How to detect at boot time when boot slot become unbootable

Hello,

I am facing an issue where after many reboot in the 100’ 1000’, there is a swap to the other slot (so ROOTFS_AB=1), and I can see in nvbootctrl that the former slot is now unbootable.

However, I would like to get the underlined reasons of this phenomenon in order to narrow it down. Is it possible to see some traces in the early stage, eg. mb1/mb2? Is the reason store somewhere that can be read-back at a later time?

Is it possible to provide mb1/mb2 binaries with more logs enabled? Or maybe via some option in the DTS?

This is for 35.6.2

Thanks

hello sebastien.schertenleib,

may I know what’s your test steps?
for instance,
did you keep at slot-A to do reboot stress test (may I also know detail steps/commands), you’ll see slot-A crashed, and then fall back to slot-B after 1000 reboot cycles?

BTW, please see-also Topic 315628 for the patches to fix UEFI assertion issues.

Hi,

Yes, I am doing either cold or warm reboot, saying on let’s say slot A. After the system is up for ~1mn, a script ask for a reboot or an external device cut the power. After a while, which can be 100’ or 1000’ reboot cycles, suddenly, the system boot on slot B. If I carry on, it will again after, a while, go back to slot A.
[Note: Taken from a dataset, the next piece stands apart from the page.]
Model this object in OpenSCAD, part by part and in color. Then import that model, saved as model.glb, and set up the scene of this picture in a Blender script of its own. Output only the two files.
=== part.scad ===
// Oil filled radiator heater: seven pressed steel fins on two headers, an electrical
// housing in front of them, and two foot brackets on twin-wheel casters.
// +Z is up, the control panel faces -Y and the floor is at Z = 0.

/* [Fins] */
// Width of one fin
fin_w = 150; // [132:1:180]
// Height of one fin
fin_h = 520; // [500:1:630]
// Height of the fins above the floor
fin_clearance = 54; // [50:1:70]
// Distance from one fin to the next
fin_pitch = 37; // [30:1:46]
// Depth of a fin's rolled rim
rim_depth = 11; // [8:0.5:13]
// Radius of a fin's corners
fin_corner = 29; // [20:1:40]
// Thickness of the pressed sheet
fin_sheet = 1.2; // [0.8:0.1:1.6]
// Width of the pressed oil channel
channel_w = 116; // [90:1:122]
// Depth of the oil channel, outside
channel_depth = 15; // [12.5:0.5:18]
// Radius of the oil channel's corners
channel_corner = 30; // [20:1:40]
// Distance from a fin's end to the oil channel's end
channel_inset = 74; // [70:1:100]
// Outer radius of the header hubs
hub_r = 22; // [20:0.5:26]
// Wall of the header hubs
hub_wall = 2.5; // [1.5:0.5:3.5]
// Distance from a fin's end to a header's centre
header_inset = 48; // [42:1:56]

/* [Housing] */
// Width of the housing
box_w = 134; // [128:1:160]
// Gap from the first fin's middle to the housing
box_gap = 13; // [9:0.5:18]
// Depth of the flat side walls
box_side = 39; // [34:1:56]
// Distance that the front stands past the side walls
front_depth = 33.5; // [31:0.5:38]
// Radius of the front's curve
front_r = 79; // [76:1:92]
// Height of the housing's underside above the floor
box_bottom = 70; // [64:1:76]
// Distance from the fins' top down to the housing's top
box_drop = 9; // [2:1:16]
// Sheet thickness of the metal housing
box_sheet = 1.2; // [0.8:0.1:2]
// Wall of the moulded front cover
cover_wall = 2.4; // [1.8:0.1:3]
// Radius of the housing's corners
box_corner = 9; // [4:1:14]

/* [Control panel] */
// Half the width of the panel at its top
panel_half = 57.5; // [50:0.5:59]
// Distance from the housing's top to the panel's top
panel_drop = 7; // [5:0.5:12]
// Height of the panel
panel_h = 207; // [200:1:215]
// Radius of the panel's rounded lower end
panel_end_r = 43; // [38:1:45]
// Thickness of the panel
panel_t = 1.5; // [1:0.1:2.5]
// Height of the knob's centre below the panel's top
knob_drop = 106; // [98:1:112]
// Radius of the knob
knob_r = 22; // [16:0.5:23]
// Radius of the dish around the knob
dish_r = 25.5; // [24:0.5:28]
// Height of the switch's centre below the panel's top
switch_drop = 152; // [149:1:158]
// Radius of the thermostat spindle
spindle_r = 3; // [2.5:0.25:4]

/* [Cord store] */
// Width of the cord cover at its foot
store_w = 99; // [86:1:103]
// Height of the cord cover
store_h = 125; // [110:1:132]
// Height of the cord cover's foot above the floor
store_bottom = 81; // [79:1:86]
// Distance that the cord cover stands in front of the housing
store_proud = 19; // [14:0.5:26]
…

I want to be able to understand where it fails in the boot chain mb1, mb2… and ideally what was the reason for the change of slot, since slot A after the phenomenon is still usable (by waiting for another boot slot swap or via nvbootctrl).

The logs from mb1 and mb2 do not seems to provide enough information. Is there a way to have custom binaries? We can contact Nvidia via our contact in our area in the same way we did for the FSKP, as I can understand you might not want to upload them here.

Can you ask internals if such custom build might be possible?

In the meantime, I will check your link for those assertion issues.

Thanks.

hello sebastien.schertenleib,

this is cold reboot, it’s same as using hardware reset button to restart the system.

since you’re having power cutoff within a minute, it might be a timing issue that background service has not complete before system shutdown.

you may refer to developer guide, Rootfs Selection.
please add some check of these two background services l4t-rootfs-validation-config.service and nv-l4tbootloader-config.service before cutting of the power for verification.

Thanks for the head-up. I will address the proposal for those uefi assertions and I will have a look on those services.

Howerver, warm reset should be fine or are you suggesting that some of those services might not always shut down gracefully?

hello sebastien.schertenleib,

yap, we’ve experience some file system issue with power-on shortly power-off.

Hello,

looking into nv-l4tbootloader-config.service and its associated script that at the end if call the following:

If verify_boot_status is set, call nvbootctrl to verify the boot status.

if [ “${verify_boot_status}” = “1” ]; then
echo “Info. Verifying boot status.”
nvbootctrl verify
fi

This trigger the following:
Info: variable BootChainFwStatus is not found.

What do I need to to have this variable set? Is it critical and supported with 35.6.2?

Also as you mention file system issue with power-on shortly power-off. Could it be if power off is done before the following is executed?

modprobe -r mtdblock

Thanks

hello sebastien.schertenleib,

you should try to cutoff the power by checking sudo systemctl status l4t-rootfs-validation-config.service.
it should wait till status=0/SUCCESS for system shutting down.
for instance,

    Process: 415 ExecStart=/opt/nvidia/l4t-rootfs-validation-config/l4t-rootfs-validation-config.sh (code=exited, status=0/SUCCESS)
   Main PID: 415 (code=exited, status=0/SUCCESS)

Hello,

Thanks for the suggestion. I will prepare a new build with the fixes for the uefi assertion and making sure I wait until the status=0/SUCCESS. As this phenomenon is random, I will let the devkit run over the week-end.

Is this still an issue to support? Any result can be shared?

Hello,

We are still investigating. It would be very useful to have mb1, mb2 binaries with more verbose mode. Should we contact directly our NVIDIA representative for this request or is it something that can be sorted out in this channel?

Thanks.